Begin Supplied data
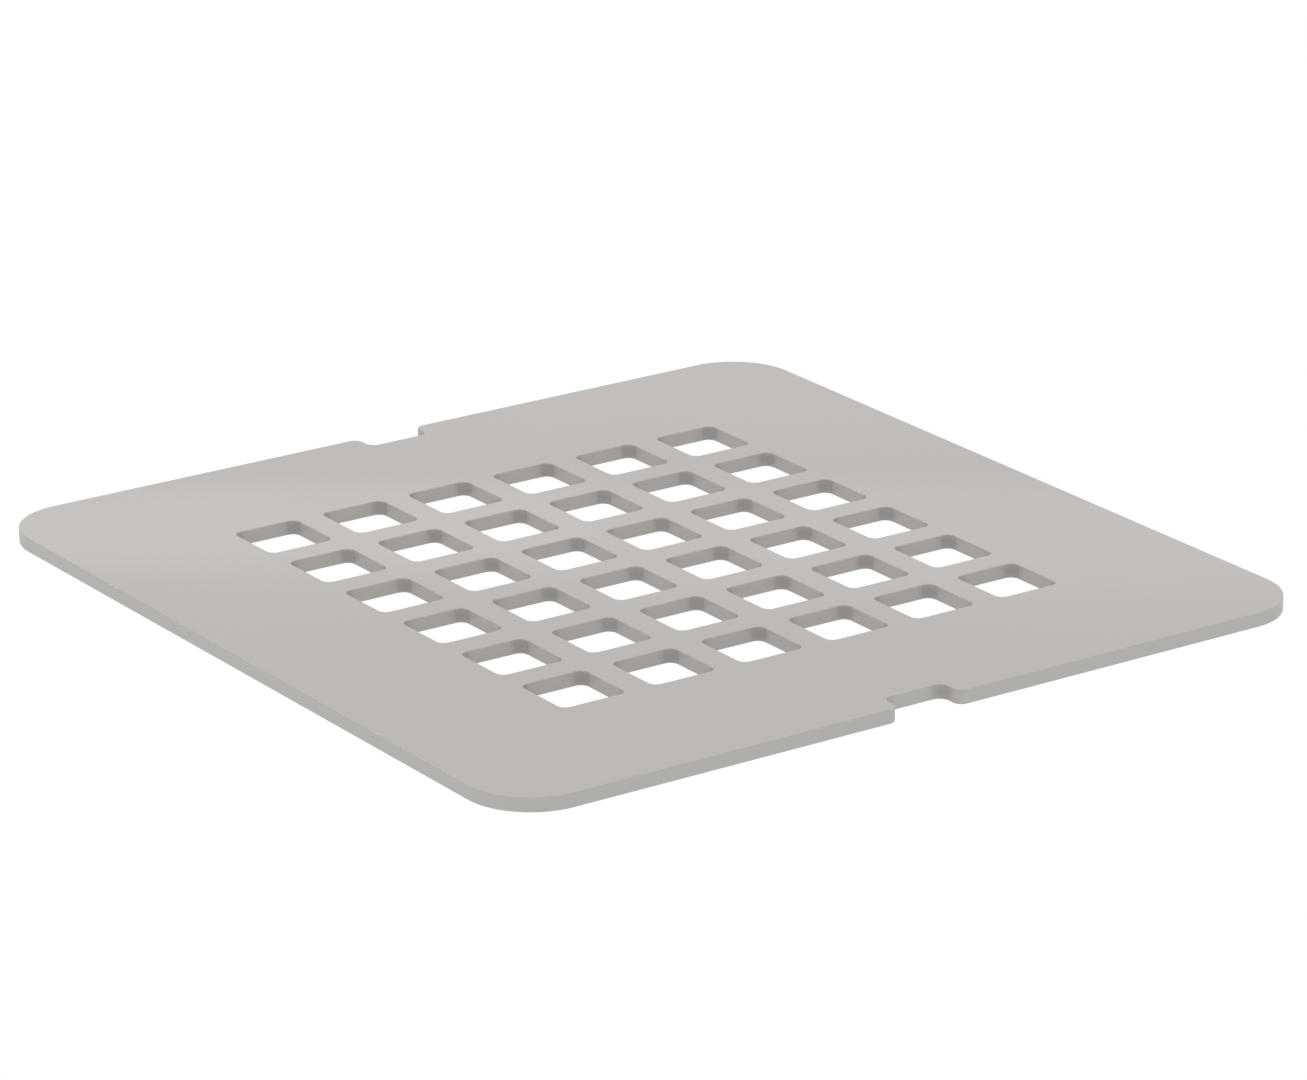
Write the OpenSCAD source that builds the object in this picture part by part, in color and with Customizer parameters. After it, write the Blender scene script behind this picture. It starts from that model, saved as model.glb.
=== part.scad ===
// Shower drain cover: one flat square plate of painted stainless sheet.
// It has rounded corners, a square grid of radiused drain holes, and a lifting
// notch in the middle of two opposite edges. A small bevel breaks every edge.
// The origin is the middle of the underside, and the top face is up.

/* [Plate] */
// Width of the square cover, across its flat edges
cover_w = 186.8; // [150:0.2:230]
// Thickness of the sheet
sheet_t = 3; // [1.5:0.5:5]
// Radius of the plate's four corners
corner_r = 13.7; // [6:0.1:24]
// Width of the small bevel that breaks every edge
edge_break = 0.15; // [0.1:0.05:0.5]

/* [Drain holes] */
// Number of holes along each side of the grid
holes_a_side = 6; // [3:1:7]
// Width of one square hole
hole_w = 14.5; // [8:0.5:16]
// Radius of a hole's corners
hole_r = 1.7; // [1:0.1:3.5]
// Width of the bar left between two holes
bar_w = 6; // [4:0.5:8]

/* [Lifting notches] */
// Width of a notch between its side walls
notch_w = 14; // [10:0.5:24]
// Depth of a notch, from the plate's edge to its root
notch_d = 5.3; // [5.3:0.1:9]
// Radius of the outward corners at a notch's mouth
mouth_r = 2; // [1.5:0.1:2.6]
// Radius of the inward corners at a notch's root
root_r = 2; // [1:0.1:2.6]

/* [Hidden] */
$fn = 96;
// Light warm grey of the paint
paint = [0.545, 0.515, 0.492];
// How far a cutter runs past the face that it cuts
overrun = 0.5;
hole_pitch = hole_w + bar_w;
first_hole = -(holes_a_side - 1) / 2 * hole_pitch;

// The shapes below go from z = low to z = high. The sizes given are those at z = 0, and each
// shape grows sideways by lean for each mm upwards: 0 is upright, 1 and -1 lean at 45 degrees

// A round post
module post(r, low, high, lean) {
    translate([0, 0, low])
        cylinder(h = high - low, r1 = r + lean * low, r2 = r + lean * high);
}

// A bar along Y, whose length doesn't grow
module bar(w, l, low, high, lean) {
    rotate([90, 0, 0])
        linear_extrude(l, center = true)
            polygon([for (p = [[-1, low], [1, low], [1, high], [-1, high]])
                [p[0] * (w / 2 + lean * p[1]), p[1]]]);
}

// A block with rounded upright corners
module rounded_block(w, l, r, low, high, lean) {
    bar(w, l - 2 * r, low, high, lean);
    rotate(90) bar(l, w - 2 * r, low, high, lean);
    for (x = [-1, 1], y = [-1, 1])
        translate([x * (w / 2 - r), y * (l / 2 - r), 0]) post(r, low, high, lean);
}

// Puts z = 0 where the bevels start, edge_break inside the underside (0) or the top face (1),
// with +Z out of the sheet
module at_bevel(face) {
    translate([0, 0, face * sheet_t])
        mirror([0, 0, 1 - face])
            translate([0, 0, -edge_break]) children();
}

// The plate before it is cut: what its two faces, its upright walls and its bevels enclose
module blank() {
    intersection() {
        translate([-cover_w, -cover_w, 0]) cube([2 * cover_w, 2 * cover_w, sheet_t]);
        rounded_block(cover_w, cover_w, corner_r, -overrun, sheet_t + overrun, 0);
        intersection_for (face = [0, 1])
            at_bevel(face)
                rounded_block(cover_w, cover_w, corner_r, -sheet_t, edge_break + overrun, -1);
    }
}

// What is cut away for a rounded opening through the sheet, with the bevels along its edges
module through_cut(w, l, r) {
    rounded_block(w, l, r, -overrun, sheet_t + overrun, 0);
    for (face = [0, 1])
        at_bevel(face) rounded_block(w, l, r, -overrun, edge_break + overrun, 1);
}

// The square grid of holes that the water goes through
module drain_holes() {
    for (i = [0 : holes_a_side - 1], j = [0 : holes_a_side - 1])
        translate([first_hole + i * hole_pitch, first_hole + j * hole_pitch, 0])
            through_cut(hole_w, hole_w, hole_r);
}

// The round of metal that stays at a corner of a notch's mouth, with its bevels
module mouth_round() {
    intersection() {
        post(mouth_r, -overrun, sheet_t + overrun, 0);
        intersection_for (face = [0, 1])
            at_bevel(face) post(mouth_r, -sheet_t, edge_break + overrun, -1);
    }
}

// What is cut away outside that round. The sharp corner that it takes off is at the origin
module mouth_corner_cut() {
    difference() {
        translate([0, -overrun, -2 * overrun])
            cube([mouth_r, mouth_r + overrun, sheet_t + 4 * overrun]);
        translate([mouth_r, mouth_r, 0]) mouth_round();
    }
}

// The notch in the front edge that a fingertip lifts the cover by. Its pocket has a rounded root
// and lies half outside the plate, and its mouth curves out into the edge
module lifting_notch() {
    translate([0, -cover_w / 2, 0]) {
        through_cut(notch_w, 2 * notch_d, root_r);
        for (side = [0, 1])
            mirror([side, 0, 0])
                translate([notch_w / 2, 0, 0]) mouth_corner_cut();
    }
}

module drain_cover() {
    color(paint) difference() {
        blank();
        drain_holes();
        for (turn = [0, 180]) rotate(turn) lifting_notch();
    }
}

drain_cover();
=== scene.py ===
from math import ceil, cos, pi, radians, sin, tan

import bmesh
import bpy
from mathutils import Matrix, Vector


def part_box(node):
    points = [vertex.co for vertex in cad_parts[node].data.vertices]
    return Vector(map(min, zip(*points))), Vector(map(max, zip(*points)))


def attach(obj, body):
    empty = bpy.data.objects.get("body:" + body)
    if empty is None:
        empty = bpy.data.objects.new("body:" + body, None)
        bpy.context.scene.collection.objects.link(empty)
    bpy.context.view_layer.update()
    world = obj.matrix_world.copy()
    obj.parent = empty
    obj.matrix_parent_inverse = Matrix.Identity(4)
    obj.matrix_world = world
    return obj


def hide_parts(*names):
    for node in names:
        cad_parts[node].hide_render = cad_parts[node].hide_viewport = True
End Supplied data
Problem requirements →
Once more, set down the full listing, verbatim.

Right answer →
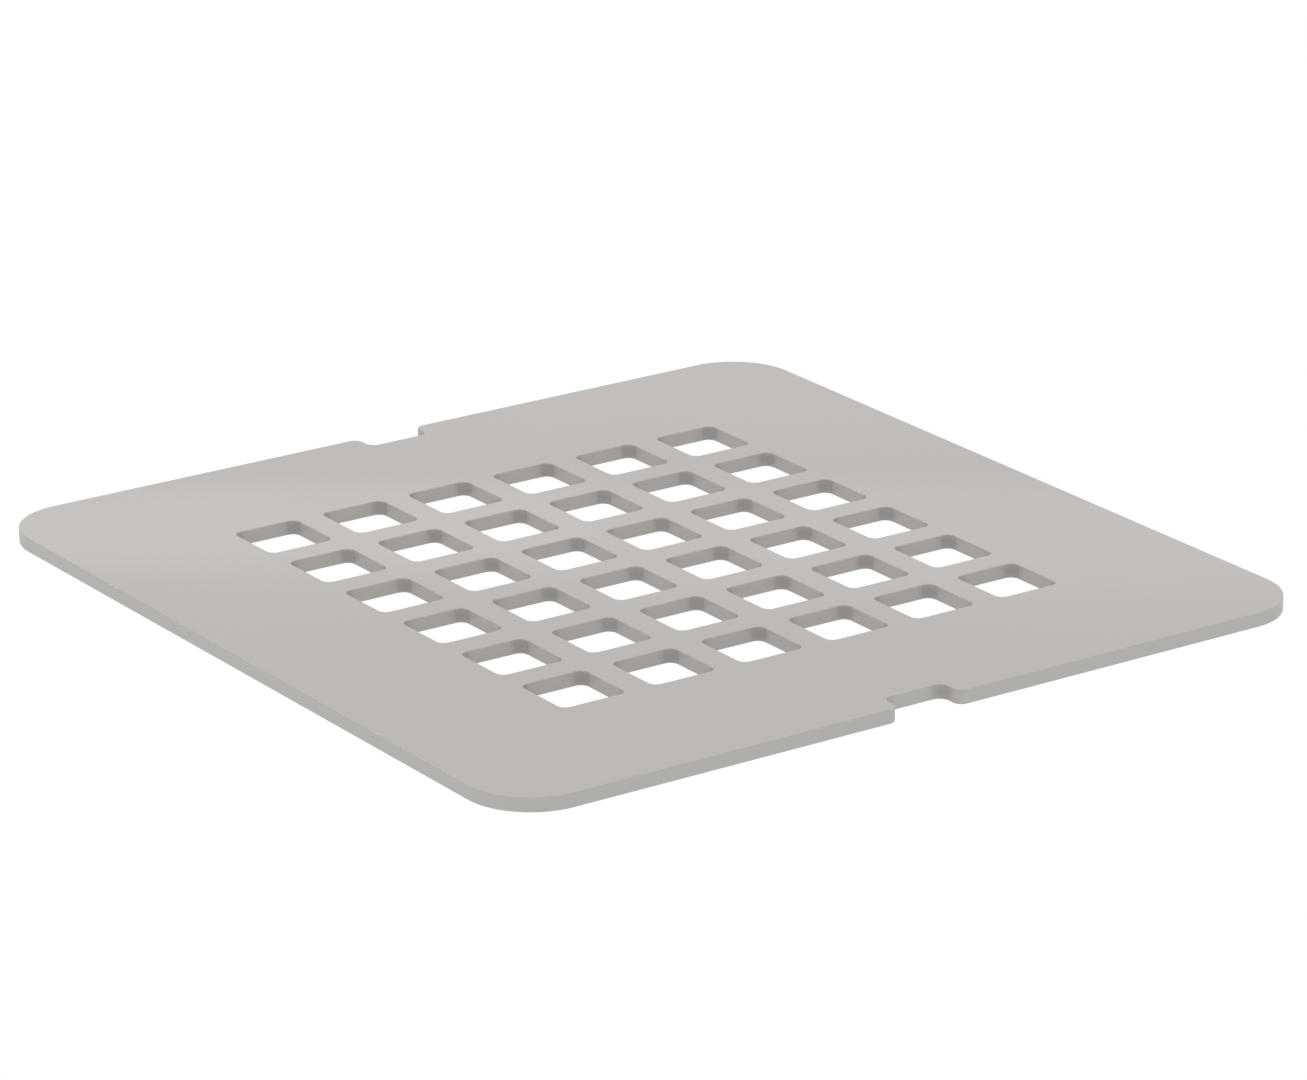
Write the OpenSCAD source that builds the object in this picture part by part, in color and with Customizer parameters. After it, write the Blender scene script behind this picture. It starts from that model, saved as model.glb.
=== part.scad ===
// Shower drain cover: one flat square plate of painted stainless sheet.
// It has rounded corners, a square grid of radiused drain holes, and a lifting
// notch in the middle of two opposite edges. A small bevel breaks every edge.
// The origin is the middle of the underside, and the top face is up.

/* [Plate] */
// Width of the square cover, across its flat edges
cover_w = 186.8; // [150:0.2:230]
// Thickness of the sheet
sheet_t = 3; // [1.5:0.5:5]
// Radius of the plate's four corners
corner_r = 13.7; // [6:0.1:24]
// Width of the small bevel that breaks every edge
edge_break = 0.15; // [0.1:0.05:0.5]

/* [Drain holes] */
// Number of holes along each side of the grid
holes_a_side = 6; // [3:1:7]
// Width of one square hole
hole_w = 14.5; // [8:0.5:16]
// Radius of a hole's corners
hole_r = 1.7; // [1:0.1:3.5]
// Width of the bar left between two holes
bar_w = 6; // [4:0.5:8]

/* [Lifting notches] */
// Width of a notch between its side walls
notch_w = 14; // [10:0.5:24]
// Depth of a notch, from the plate's edge to its root
notch_d = 5.3; // [5.3:0.1:9]
// Radius of the outward corners at a notch's mouth
mouth_r = 2; // [1.5:0.1:2.6]
// Radius of the inward corners at a notch's root
root_r = 2; // [1:0.1:2.6]

/* [Hidden] */
$fn = 96;
// Light warm grey of the paint
paint = [0.545, 0.515, 0.492];
// How far a cutter runs past the face that it cuts
overrun = 0.5;
hole_pitch = hole_w + bar_w;
first_hole = -(holes_a_side - 1) / 2 * hole_pitch;

// The shapes below go from z = low to z = high. The sizes given are those at z = 0, and each
// shape grows sideways by lean for each mm upwards: 0 is upright, 1 and -1 lean at 45 degrees

// A round post
module post(r, low, high, lean) {
    translate([0, 0, low])
        cylinder(h = high - low, r1 = r + lean * low, r2 = r + lean * high);
}

// A bar along Y, whose length doesn't grow
module bar(w, l, low, high, lean) {
    rotate([90, 0, 0])
        linear_extrude(l, center = true)
            polygon([for (p = [[-1, low], [1, low], [1, high], [-1, high]])
                [p[0] * (w / 2 + lean * p[1]), p[1]]]);
}

// A block with rounded upright corners
module rounded_block(w, l, r, low, high, lean) {
    bar(w, l - 2 * r, low, high, lean);
    rotate(90) bar(l, w - 2 * r, low, high, lean);
    for (x = [-1, 1], y = [-1, 1])
        translate([x * (w / 2 - r), y * (l / 2 - r), 0]) post(r, low, high, lean);
}

// Puts z = 0 where the bevels start, edge_break inside the underside (0) or the top face (1),
// with +Z out of the sheet
module at_bevel(face) {
    translate([0, 0, face * sheet_t])
        mirror([0, 0, 1 - face])
            translate([0, 0, -edge_break]) children();
}

// The plate before it is cut: what its two faces, its upright walls and its bevels enclose
module blank() {
    intersection() {
        translate([-cover_w, -cover_w, 0]) cube([2 * cover_w, 2 * cover_w, sheet_t]);
        rounded_block(cover_w, cover_w, corner_r, -overrun, sheet_t + overrun, 0);
        intersection_for (face = [0, 1])
            at_bevel(face)
                rounded_block(cover_w, cover_w, corner_r, -sheet_t, edge_break + overrun, -1);
    }
}

// What is cut away for a rounded opening through the sheet, with the bevels along its edges
module through_cut(w, l, r) {
    rounded_block(w, l, r, -overrun, sheet_t + overrun, 0);
    for (face = [0, 1])
        at_bevel(face) rounded_block(w, l, r, -overrun, edge_break + overrun, 1);
}

// The square grid of holes that the water goes through
module drain_holes() {
    for (i = [0 : holes_a_side - 1], j = [0 : holes_a_side - 1])
        translate([first_hole + i * hole_pitch, first_hole + j * hole_pitch, 0])
            through_cut(hole_w, hole_w, hole_r);
}

// The round of metal that stays at a corner of a notch's mouth, with its bevels
module mouth_round() {
    intersection() {
        post(mouth_r, -overrun, sheet_t + overrun, 0);
        intersection_for (face = [0, 1])
            at_bevel(face) post(mouth_r, -sheet_t, edge_break + overrun, -1);
    }
}

// What is cut away outside that round. The sharp corner that it takes off is at the origin
module mouth_corner_cut() {
    difference() {
        translate([0, -overrun, -2 * overrun])
            cube([mouth_r, mouth_r + overrun, sheet_t + 4 * overrun]);
        translate([mouth_r, mouth_r, 0]) mouth_round();
    }
}

// The notch in the front edge that a fingertip lifts the cover by. Its pocket has a rounded root
// and lies half outside the plate, and its mouth curves out into the edge
module lifting_notch() {
    translate([0, -cover_w / 2, 0]) {
        through_cut(notch_w, 2 * notch_d, root_r);
        for (side = [0, 1])
            mirror([side, 0, 0])
                translate([notch_w / 2, 0, 0]) mouth_corner_cut();
    }
}

module drain_cover() {
    color(paint) difference() {
        blank();
        drain_holes();
        for (turn = [0, 180]) rotate(turn) lifting_notch();
    }
}

drain_cover();
=== scene.py ===
from math import ceil, cos, pi, radians, sin, tan

import bmesh
import bpy
from mathutils import Matrix, Vector


def part_box(node):
    points = [vertex.co for vertex in cad_parts[node].data.vertices]
    return Vector(map(min, zip(*points))), Vector(map(max, zip(*points)))


def attach(obj, body):
    empty = bpy.data.objects.get("body:" + body)
    if empty is None:
        empty = bpy.data.objects.new("body:" + body, None)
        bpy.context.scene.collection.objects.link(empty)
    bpy.context.view_layer.update()
    world = obj.matrix_world.copy()
    obj.parent = empty
    obj.matrix_parent_inverse = Matrix.Identity(4)
    obj.matrix_world = world
    return obj


def hide_parts(*names):
    for node in names:
        cad_parts[node].hide_render = cad_parts[node].hide_viewport = True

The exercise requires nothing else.